Je trouve dommage et dommageable que la méditation ancestrale (zazen),
qui s’attaque à la cause de l’angoisse, semble aujourd’hui destituée au
profit d’une méditation dite moderne, dont le but est réduit à
l’effacement éphémère de quelques symptômes, sans un regard sur la vraie
cause du mal-être de l’homme.
« Zazen n’a pas pour but de guérir le Moi qui souffre ; zazen a pour but de guérir du Moi, qui est la cause de la souffrance » (K.G. Dürckheim)
Quel médecin se permettrait, lorsque existe une médecine reconnue comme étant étiologique, de la réduire au niveau d’une médecine symptomatique ?
Zazen? S’asseoir, dans l’espace vécu et le temps vécu; absolument immobile, exercer la pleine attention à
« Je inspire, en ce moment et moi, je n’y suis pour rien » ;
« Je expire, en ce moment et moi, je n’y suis pour rien ».
C’est la méditation « sans objet » que d’aucuns jugent surannée et à laquelle ils semblent préférer une méditation aux « cent objectifs. »
Remonte de ma mémoire la réponse que m’a donné Graf Dürckheim lorsque je
lui ai posé la question: "Pouvez vous me donner une bonne raison pour
pratiquer zazen?" « Oui, parce que c’est l’heure ! ».
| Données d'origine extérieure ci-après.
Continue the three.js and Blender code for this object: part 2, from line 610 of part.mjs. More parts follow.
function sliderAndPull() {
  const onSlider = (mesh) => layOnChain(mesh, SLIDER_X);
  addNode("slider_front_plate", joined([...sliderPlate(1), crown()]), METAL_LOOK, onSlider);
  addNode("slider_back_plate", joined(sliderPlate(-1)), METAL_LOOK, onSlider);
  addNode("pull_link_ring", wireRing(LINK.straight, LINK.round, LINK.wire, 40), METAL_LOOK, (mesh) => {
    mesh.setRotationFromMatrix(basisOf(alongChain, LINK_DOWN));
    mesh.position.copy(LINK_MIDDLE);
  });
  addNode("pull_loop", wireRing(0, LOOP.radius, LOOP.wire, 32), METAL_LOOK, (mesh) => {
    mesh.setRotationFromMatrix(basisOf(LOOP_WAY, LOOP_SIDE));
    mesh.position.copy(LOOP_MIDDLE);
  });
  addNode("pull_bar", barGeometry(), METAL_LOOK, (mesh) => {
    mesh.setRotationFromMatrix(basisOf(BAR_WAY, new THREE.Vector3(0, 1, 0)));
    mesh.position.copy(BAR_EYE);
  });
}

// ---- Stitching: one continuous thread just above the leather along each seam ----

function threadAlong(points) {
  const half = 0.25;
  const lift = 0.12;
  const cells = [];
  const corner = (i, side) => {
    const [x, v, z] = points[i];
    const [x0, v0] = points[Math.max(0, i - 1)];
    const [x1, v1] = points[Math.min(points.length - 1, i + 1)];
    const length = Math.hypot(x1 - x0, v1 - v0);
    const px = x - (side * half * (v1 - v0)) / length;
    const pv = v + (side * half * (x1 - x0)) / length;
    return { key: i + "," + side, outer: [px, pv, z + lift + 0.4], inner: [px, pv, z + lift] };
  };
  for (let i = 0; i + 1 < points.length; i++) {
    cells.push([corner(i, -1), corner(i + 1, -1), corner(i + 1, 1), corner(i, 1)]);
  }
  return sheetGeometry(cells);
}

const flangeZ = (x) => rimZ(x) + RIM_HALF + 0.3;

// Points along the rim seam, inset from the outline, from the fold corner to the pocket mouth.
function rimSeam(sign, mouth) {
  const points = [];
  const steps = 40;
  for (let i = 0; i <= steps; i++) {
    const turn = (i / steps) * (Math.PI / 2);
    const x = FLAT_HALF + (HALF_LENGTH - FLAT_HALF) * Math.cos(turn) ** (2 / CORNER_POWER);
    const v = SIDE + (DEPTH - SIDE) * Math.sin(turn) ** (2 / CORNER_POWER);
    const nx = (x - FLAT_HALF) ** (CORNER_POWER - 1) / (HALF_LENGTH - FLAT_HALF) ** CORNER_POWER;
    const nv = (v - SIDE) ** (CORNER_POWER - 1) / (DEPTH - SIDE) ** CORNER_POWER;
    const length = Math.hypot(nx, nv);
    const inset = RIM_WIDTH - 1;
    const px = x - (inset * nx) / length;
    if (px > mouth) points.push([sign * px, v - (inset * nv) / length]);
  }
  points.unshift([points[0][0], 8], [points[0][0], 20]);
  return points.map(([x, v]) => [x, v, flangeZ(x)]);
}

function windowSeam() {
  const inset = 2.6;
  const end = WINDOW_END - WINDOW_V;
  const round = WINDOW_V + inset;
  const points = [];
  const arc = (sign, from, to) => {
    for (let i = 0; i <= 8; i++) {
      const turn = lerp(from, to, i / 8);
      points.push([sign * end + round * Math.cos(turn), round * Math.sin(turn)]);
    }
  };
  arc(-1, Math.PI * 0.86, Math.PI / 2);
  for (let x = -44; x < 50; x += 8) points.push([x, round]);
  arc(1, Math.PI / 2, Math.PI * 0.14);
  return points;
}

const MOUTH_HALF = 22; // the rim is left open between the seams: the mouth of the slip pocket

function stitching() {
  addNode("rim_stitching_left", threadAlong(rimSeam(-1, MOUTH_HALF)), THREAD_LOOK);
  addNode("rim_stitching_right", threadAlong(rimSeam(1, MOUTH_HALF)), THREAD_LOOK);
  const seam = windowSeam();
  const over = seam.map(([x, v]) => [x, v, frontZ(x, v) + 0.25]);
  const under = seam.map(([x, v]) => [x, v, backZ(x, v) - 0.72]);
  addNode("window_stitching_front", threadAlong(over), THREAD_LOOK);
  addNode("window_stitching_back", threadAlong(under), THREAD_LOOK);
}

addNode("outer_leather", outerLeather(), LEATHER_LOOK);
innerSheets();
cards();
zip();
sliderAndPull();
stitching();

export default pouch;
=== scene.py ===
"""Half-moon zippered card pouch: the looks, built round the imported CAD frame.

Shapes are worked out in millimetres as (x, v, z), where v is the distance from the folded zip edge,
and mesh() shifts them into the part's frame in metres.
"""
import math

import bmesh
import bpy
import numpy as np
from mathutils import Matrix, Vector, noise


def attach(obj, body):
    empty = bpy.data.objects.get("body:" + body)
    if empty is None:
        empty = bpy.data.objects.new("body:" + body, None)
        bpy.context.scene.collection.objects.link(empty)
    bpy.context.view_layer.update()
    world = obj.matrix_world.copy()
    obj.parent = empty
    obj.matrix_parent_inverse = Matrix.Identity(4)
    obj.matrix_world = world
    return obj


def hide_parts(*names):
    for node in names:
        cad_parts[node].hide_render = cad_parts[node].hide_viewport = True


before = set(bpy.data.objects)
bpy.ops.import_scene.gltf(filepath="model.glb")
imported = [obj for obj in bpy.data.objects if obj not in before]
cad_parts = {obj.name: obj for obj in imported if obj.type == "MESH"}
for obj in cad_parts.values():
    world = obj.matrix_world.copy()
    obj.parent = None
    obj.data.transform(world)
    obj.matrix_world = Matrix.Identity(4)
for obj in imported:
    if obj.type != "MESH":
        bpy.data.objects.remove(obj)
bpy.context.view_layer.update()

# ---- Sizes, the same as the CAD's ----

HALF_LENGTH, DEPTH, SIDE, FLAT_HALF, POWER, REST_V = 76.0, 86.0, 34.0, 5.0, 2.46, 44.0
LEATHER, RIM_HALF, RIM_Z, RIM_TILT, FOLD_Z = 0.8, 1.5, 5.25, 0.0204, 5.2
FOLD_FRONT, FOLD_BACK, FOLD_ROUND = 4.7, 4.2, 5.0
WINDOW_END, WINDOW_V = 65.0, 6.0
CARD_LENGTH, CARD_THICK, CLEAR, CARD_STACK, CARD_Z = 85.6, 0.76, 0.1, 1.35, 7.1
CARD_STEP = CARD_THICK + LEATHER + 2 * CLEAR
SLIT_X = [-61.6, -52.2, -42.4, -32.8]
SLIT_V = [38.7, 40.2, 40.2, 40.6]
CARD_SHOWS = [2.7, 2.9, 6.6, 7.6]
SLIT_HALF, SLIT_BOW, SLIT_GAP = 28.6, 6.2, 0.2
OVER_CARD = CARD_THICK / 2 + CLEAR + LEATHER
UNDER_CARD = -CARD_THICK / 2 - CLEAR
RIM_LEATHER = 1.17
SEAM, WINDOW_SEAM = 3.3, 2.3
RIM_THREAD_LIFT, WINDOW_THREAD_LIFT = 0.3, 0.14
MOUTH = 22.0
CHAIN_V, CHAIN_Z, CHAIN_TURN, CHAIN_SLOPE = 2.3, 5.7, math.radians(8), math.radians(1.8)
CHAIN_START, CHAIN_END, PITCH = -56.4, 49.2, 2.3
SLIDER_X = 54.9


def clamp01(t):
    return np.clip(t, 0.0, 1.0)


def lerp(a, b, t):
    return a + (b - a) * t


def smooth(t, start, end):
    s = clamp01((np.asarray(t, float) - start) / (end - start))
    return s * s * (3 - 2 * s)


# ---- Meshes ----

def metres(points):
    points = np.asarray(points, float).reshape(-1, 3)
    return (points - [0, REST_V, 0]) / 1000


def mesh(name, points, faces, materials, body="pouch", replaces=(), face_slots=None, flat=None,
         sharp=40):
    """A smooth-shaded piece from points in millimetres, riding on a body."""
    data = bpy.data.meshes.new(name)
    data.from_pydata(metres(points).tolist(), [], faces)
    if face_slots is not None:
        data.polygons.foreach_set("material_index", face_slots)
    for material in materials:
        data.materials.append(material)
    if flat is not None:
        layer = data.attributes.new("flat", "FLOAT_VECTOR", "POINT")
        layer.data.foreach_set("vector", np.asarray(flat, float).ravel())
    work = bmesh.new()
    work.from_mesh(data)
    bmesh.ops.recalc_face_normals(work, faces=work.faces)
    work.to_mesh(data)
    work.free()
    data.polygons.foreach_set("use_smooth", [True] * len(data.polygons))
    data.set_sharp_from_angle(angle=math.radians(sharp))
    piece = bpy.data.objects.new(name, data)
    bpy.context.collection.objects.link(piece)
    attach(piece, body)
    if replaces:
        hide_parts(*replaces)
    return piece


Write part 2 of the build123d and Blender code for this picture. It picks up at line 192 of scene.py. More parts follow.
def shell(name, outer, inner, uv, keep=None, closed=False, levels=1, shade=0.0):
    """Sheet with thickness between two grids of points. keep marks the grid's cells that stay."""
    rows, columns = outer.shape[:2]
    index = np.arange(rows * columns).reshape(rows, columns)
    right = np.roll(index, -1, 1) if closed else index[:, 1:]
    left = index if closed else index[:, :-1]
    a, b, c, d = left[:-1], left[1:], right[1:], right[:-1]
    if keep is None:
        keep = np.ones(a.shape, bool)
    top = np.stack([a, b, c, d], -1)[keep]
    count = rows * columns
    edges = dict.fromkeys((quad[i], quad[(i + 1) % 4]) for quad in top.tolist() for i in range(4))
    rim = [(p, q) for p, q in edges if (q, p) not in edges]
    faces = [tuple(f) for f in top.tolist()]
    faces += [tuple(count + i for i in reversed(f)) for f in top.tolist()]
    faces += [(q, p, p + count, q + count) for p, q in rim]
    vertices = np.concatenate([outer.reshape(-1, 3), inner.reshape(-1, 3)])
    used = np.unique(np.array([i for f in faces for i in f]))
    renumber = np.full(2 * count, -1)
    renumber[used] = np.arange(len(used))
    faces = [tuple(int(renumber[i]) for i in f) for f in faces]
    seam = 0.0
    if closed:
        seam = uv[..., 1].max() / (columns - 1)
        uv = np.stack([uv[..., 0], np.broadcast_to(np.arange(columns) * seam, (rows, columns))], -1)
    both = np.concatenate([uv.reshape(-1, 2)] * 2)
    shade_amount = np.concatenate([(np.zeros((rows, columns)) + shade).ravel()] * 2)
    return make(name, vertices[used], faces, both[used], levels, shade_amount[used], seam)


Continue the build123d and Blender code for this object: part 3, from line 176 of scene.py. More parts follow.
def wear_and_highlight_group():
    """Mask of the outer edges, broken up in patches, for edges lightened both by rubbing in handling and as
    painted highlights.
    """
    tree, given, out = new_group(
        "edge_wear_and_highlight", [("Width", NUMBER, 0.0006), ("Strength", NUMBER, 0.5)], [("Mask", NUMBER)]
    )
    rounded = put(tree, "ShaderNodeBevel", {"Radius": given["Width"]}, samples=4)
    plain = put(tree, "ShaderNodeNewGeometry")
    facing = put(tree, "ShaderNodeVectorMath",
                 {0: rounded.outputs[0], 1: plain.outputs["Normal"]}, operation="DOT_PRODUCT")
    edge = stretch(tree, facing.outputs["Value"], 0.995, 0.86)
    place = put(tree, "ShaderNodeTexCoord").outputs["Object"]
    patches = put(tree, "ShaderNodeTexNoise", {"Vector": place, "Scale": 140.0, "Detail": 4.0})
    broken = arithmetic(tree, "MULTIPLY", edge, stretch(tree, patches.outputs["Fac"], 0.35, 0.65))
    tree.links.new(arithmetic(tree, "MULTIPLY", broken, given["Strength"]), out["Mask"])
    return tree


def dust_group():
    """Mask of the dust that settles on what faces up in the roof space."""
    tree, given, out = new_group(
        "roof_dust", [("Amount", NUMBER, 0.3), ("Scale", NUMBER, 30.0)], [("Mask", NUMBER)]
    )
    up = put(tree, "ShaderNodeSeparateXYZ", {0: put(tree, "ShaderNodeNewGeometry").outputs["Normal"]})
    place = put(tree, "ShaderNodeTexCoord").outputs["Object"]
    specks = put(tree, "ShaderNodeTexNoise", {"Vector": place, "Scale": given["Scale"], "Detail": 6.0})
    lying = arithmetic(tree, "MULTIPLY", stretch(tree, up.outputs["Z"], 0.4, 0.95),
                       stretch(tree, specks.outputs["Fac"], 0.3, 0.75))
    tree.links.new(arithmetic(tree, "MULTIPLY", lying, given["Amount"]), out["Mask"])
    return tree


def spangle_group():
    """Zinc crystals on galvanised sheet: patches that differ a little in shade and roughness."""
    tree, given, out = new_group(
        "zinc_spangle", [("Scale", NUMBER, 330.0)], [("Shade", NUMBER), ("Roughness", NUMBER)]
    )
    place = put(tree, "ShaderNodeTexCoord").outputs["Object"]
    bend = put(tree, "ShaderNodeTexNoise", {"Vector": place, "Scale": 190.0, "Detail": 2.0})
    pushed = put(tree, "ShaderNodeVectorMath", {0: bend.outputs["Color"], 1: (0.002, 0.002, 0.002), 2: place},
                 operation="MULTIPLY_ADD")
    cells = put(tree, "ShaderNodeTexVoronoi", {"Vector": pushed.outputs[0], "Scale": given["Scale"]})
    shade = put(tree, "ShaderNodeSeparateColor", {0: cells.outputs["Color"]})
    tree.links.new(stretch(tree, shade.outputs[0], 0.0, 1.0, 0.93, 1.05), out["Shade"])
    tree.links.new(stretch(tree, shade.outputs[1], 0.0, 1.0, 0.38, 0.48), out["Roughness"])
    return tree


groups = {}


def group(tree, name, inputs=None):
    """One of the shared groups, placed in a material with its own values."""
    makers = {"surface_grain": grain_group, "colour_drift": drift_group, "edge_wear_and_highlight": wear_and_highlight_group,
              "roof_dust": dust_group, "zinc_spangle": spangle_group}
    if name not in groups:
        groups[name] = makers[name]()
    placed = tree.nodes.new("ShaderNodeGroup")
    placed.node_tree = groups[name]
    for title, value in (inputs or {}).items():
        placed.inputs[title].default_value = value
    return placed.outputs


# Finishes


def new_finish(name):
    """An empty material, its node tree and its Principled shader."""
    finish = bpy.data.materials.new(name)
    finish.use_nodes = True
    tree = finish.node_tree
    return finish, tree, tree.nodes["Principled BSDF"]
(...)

A celles et ceux qui pratiquent zazen je rappelle ce que disait le
maître zen Yuho Seki Roshi qui, chaque année revenait en Forêt Noire (où
était installé Graf Dürckheim) pour nous accompagner dans la pratique
de zazen : « Zazen ? Toujours commencer par s’introduire
familièrement dans l’acte de respirer; comme on entre dans l’eau d’un
lac, sans faire de vagues ! ».
Quant à Graf Dürckheim, il commençait souvent l’accompagnement de la pratique de zazen en disant « La respiration ! Cette action de l’être qui vous prend par la main pour rentrer à la maison … ».
La fidélité à l’exercice ! Pourquoi ?
Seule la pratique régulière vous donnera la réponse à cette question. La
réponse, lorsqu’elle est donnée par le scanner, l’IRM, l’ECG et autres
mesures quantitatives enregistrées dans les laboratoires des sciences du
cerveau, ne sert pas le devenir de la personne. Savoir que le pain est
composé de farine, de sel et d’eau n’a jamais nourri celui qui a faim.
Zazen ? Cesser d’être juste une tête pour se mettre à l’écoute des enseignements qui nous sont donnés par «Le tout corps-vivant, dans son unité, que nous sommes» (Leib).